Practical implementations recommend simple batch selection by sorting margins, with only minimal code augmentation required for deep learning pipelines (Bahri et al., 2022, Weinstein et al., 2020).

6. Limitations and Open Challenges

Despite its empirical success, margin-based sampling is not universally optimal. High-dimensional analysis reveals that margin-based query selection can be inferior to uniform passive sampling under certain conditions:

When $d \gg n_\ell$ and class separation $\mu/\sigma < 2$ , margin-based active learning tends to select points dominated by noisy feature components, degrading boundary estimation (Tifrea et al., 2022).
Hybrid and diversity-promoting variants (e.g. min-margin committees, stochastic or clustering-based augmentations) can mitigate redundancy but may not outperform margin when batch sizes are moderate (Bahri et al., 2022, Jiang et al., 2019).
In adversarial settings, simply pruning low-margin points does not improve robustness and may degrade performance. Only the combination of both high-margin pruning and attack norm adjustment achieves accuracy–robustness trade-offs (Maroto et al., 2024).

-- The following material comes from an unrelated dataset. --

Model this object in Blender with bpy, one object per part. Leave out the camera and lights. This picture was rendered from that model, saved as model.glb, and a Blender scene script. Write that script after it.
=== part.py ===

A plausible implication is that margin-based sampling, while a strong baseline, must be adapted or monitored in high-dimensional low-sample or noisy settings to avoid unintended sampling pathologies.

Margin-based sampling interfaces with a variety of sampling, regularization, and selection strategies:

Ensemble and Committee-Based Uncertainty: Min-margin methods use bootstrapped committees to inject model diversity into margin computations, outperforming classic margin in large-batch or oversampling scenarios (Jiang et al., 2019).
Adaptive Non-Uniform Sampling: Dual-acceleration and exponential-loss-based sampling generate stochastic query distributions proportional to current model uncertainty, balancing variance and convergence (Ji et al., 2021).
Margin-Density and Cluster-Margin: Combined density/margin metrics exploit local structure for more diversified sampling, though their empirical gains on tabular tasks appear limited (Bahri et al., 2022).
Structured and Margin-Constrained Sampling: Exact and sequential importance sampling for fixed row–column margin matrices is critical in null model testing and random graph/contingency table generation (Miller et al., 2013, Harrison et al., 2013).

Across these threads, the centrality of margin as a criterion for informativeness, uncertainty, and diversity underscores its pivotal role in modern sample-efficient learning paradigms.